Leo smashed his fists on the metal table. The flatscreen almost wobbled down into the abyss lurking nearby. He regained his sanity as this thought flashed through his head, and pure panick flowed through his pulsating veins. Just in the nick of time. He grabbed upon the edges of the noble piece of hardware, and gently replaced it on its original position. Not a milimeter too far, not one too close. Spot on. He caught his reflection into the screen's sparkling beauty, and grimaced. What was that?? How is that possible? A SPOT! Only nearly half of a milimeter, yet.. there it was. There it had been.. for how long... he couldn't remember.

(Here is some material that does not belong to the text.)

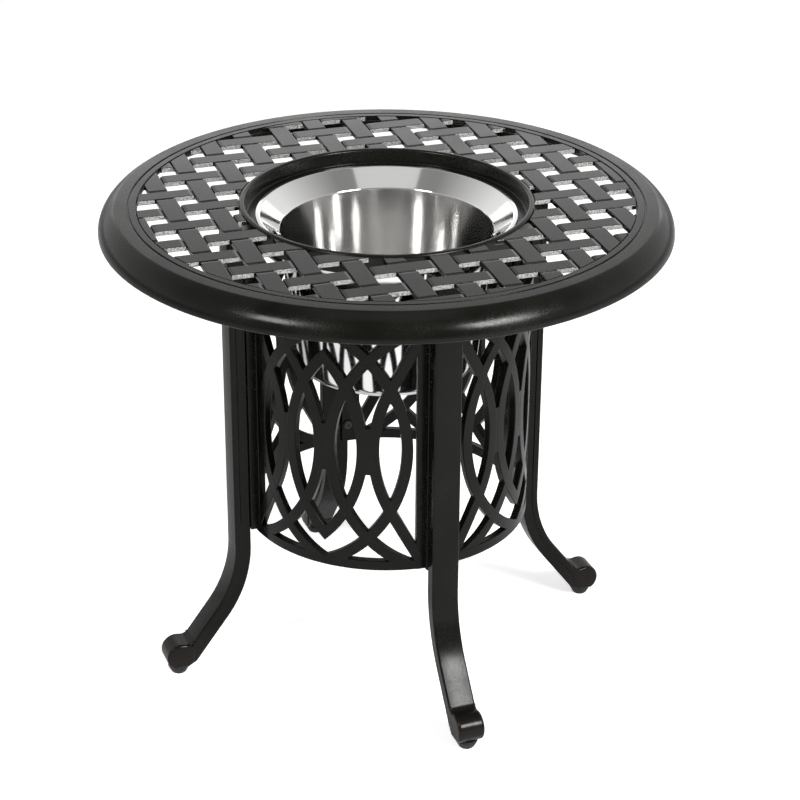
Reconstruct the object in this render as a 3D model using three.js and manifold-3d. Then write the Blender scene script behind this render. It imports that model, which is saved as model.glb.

He gazed outside his tiny window, and took in the sights of an alien planet. The outside world was taunting him. 'Come to us' it whispered into his brain, a hypnotising droning beat echoing through the halls of his word processor.

Slowly but steadily, he rose up from his chair. This produced a stretched wet and sticky sound. It must've been ages he had been looking at that text.. on his perfect screen... near perfect.. massacred by a unscrupulous fiend. Temperatures in the room soared well above the 28 degrees Celcius.

Somebody had also been messing with the central heating. Who would do such evil things? Who would smash a bro like Leo?

Leo got out of his chair with great unease, and nearly got his pants caught onto the edges of his beloved resting place.
He cursed the heretic responsible for these traitorous deeds. Firmly grabbing the flak cannon into both hands, he casually strode towards the door of his private quarters. Sweat drops were sliding down his throbbing head..

Then came the light. A sudden flash, so bright it caused Leo to shriek. His mind exploded in a thousand cries as he entered the world of Napali. A famous tune began playing in his mind. Or so it seemed? Leo carefully regained his balance, and drunkenly wobbled toward the blaze of this almighty alien sun.

It took some while, but gradually his view restored back to its former glory. Leo went from seeing gray shapes and misty structures to the wonderfully exciting world of Nyleve's falls.

Next to him stood a Skaarj. He must be someone quite important, as he had several ribbons stuck to his armour plated chest.

The Skaarj, who went by the name of willy, stared at Leo for quite some time. Eventually Leo couldn't take it anymore.
"Why are you staring at me like that?" Leo spoke with a strained voice. "and don't I know you lol?"
"My name is Willy" the Skaarj mumbled. His head had slowly turned back to the world of Nyleve's falls. His eyes were huge and vacated. Drool was dripping from his mouth.

Leo frowned hard. His eyes reduced to tiny slits, he wondered what had gone in to the Skaarj? Maybe he had played too much coop on this place? Did he even know what coop was? Maybe he had a tiny dick? Would he even dare ask him that question?

Willy snorted. Leo coughed. A nalirabbit came by and pooed into a nalifruit bush.

To be continued...
 
Last edited:

Leo(T.C.K.)

I did something m0tarded and now I have read only access! :(
May 14, 2006
4,794
36
48
Oh, great....now I'm part of this insane world...and I thought I was already through so much and all the UFOs and MIBs and everything in this year was enough...apparently it never just ends...
and now when reading this i almost choked on that very very spicy chilli pepper without realizing i was biting right to it.